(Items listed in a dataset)
------------------------------

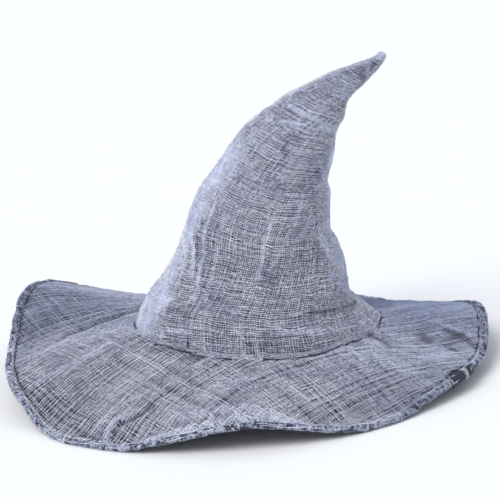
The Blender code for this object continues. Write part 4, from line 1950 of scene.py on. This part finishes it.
@dataclass
class Studio:
    """A pale floor, soft light and the camera."""

    distance: float = 1.7
    elevation: float = 18.0
    roll: float = -5.5
    floor_drop: float = 0.006
    aim: tuple[float, float] = (0.001047, 0.06546)
    lens: float = 137.5
    sky: tuple[float, float, float] = (0.60, 0.635, 0.70)
    sun: float = 1.9
    sun_angle: float = 38.0
    sun_from: tuple[float, float, float] = (-0.62, -0.62, 1.0)
    sun_tint: tuple[float, float, float] = (1.0, 0.985, 0.96)
    floor_half: float = 6.0
    sensor: float = 36.0

    def build(self) -> None:
        """Build the stage, the lights and the camera."""
        points = self.floor_half * np.array([[-1, -1, 0], [1, -1, 0], [1, 1, 0], [-1, 1, 0]])
        floor = make_mesh("floor", points, [np.array([[0, 1, 2, 3]])], StudioFloor().material())
        world = bpy.data.worlds.new("studio_sky")
        world.use_nodes = True
        sky = world.node_tree.nodes["Background"]
        sky.inputs["Color"].default_value = (*self.sky, 1.0)
        bpy.context.scene.world = world
        self._key()
        self._camera()

    def _key(self) -> None:
        """Hang the broad soft light at the front left."""
        data = bpy.data.lights.new("key", "SUN")
        data.energy = self.sun
        data.angle = math.radians(self.sun_angle)
        data.color = self.sun_tint
        lamp = bpy.data.objects.new("key", data)
        lamp.rotation_euler = (-Vector(self.sun_from)).to_track_quat("-Z", "Y").to_euler()
        bpy.context.scene.collection.objects.link(lamp)

    def _camera(self) -> None:
        """Set the camera at the photograph's angle."""
        rise, roll = math.radians(self.elevation), math.radians(self.roll)
        back = Vector((0, -math.cos(rise), math.sin(rise)))
        level, upright = Vector((1, 0, 0)), Vector((0, math.sin(rise), math.cos(rise)))
        right = level * math.cos(roll) + upright * math.sin(roll)
        up = upright * math.cos(roll) - level * math.sin(roll)
        look = (-back + right * self.aim[0] + up * self.aim[1]).normalized()
        up = (up - look * up.dot(look)).normalized()
        right = look.cross(up)
        data = bpy.data.cameras.new("camera")
        data.lens = self.lens
        data.sensor_width = self.sensor
        camera = bpy.data.objects.new("camera", data)
        place = back * self.distance - Vector((0, 0, self.floor_drop))
        turned = Matrix((right, up, -look)).transposed().to_4x4()
        camera.matrix_world = Matrix.Translation(place) @ turned
        bpy.context.scene.collection.objects.link(camera)
        bpy.context.scene.camera = camera


def main() -> None:
    """Build the hat round its part."""
    logging.basicConfig(level=logging.INFO, format="%(message)s")
    bpy.context.scene.view_settings.view_transform = "Standard"
    Studio().build()
    thread, dark = GauzeThread().material(), DarkThread().material()
    brim_surface = BrimSurface()
    hem = Hem(brim_surface).build(thread, dark)
    Brim(brim_surface).build(thread, hem)
    Crown(CrownSurface(brim_surface)).build(thread, dark)


if __name__ == "__main__":
    main()
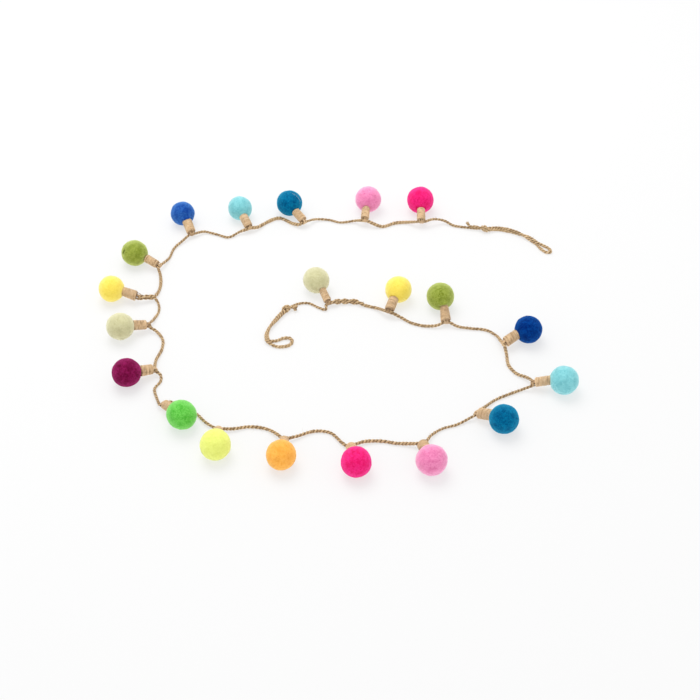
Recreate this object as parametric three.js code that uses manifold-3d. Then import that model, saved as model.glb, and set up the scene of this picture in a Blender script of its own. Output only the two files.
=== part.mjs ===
// Felted ball garland: wool balls with jute-wrapped necks, tied along one jute twine that lies in a
// loose spiral on the floor and ends in a knotted hanging loop at each end.
// Millimetres, +Z up. The origin is on the floor, under the middle of the balls and necks.

import * as THREE from 'three';
import { mergeVertices } from 'three/addons/utils/BufferGeometryUtils.js';
import Module from 'manifold-3d';

const wasm = await Module();
wasm.setup();

// Driving dimensions

const GAP = 0.3; // clearance between pieces that touch
const SEAT_GAP = 0.5; // at the neck's hollow end, a plain cone that clears the round ball
const FLAT_DEPTH = 0.4; // how far each ball is pressed flat where it lies

const NECK_RADIUS = 5;
const HITCH_RADIUS = 2.2; // the yarn's last turns, which draw in to hold the twine
const HITCH_LENGTH = 1;

const TWINE_DIAMETER = 3.3;
const TWINE_REST = 1.75; // height of the twine's centre line where it lies on the floor
const TIE_DROP = 1.2; // how far below the neck's middle the twine is tied
const TIE_HALF = 3; // half the stretch of twine that lies straight across a hitch
const TIE_DROOP = 0.5; // how far that stretch's ends fall back from the hitch
const DOUBLED_DIAMETER = 5.4; // two twisted legs of twine, taken round
const KNOT_RADIUS = 4;
const KNOT_LENGTH = 9.4;

const BALL_MERIDIANS = 14;
const BALL_BANDS = 8;
const NECK_SIDES = 10;
const TWINE_SIDES = 8;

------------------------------

__Written task__: Return exactly what appears above, from the first line of the entries to the line with "pale floor, soft", inclusive.

__Output of the task__:
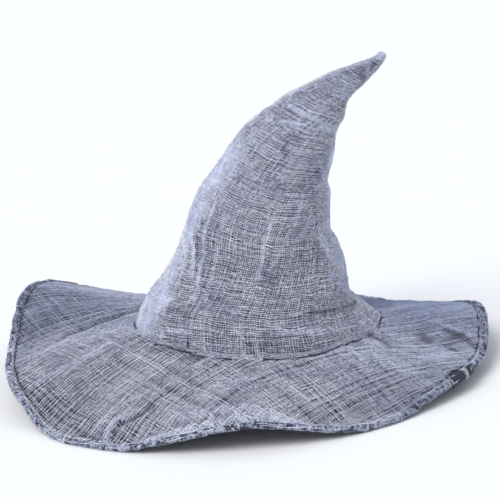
The Blender code for this object continues. Write part 4, from line 1950 of scene.py on. This part finishes it.
@dataclass
class Studio:
    """A pale floor, soft light and the camera."""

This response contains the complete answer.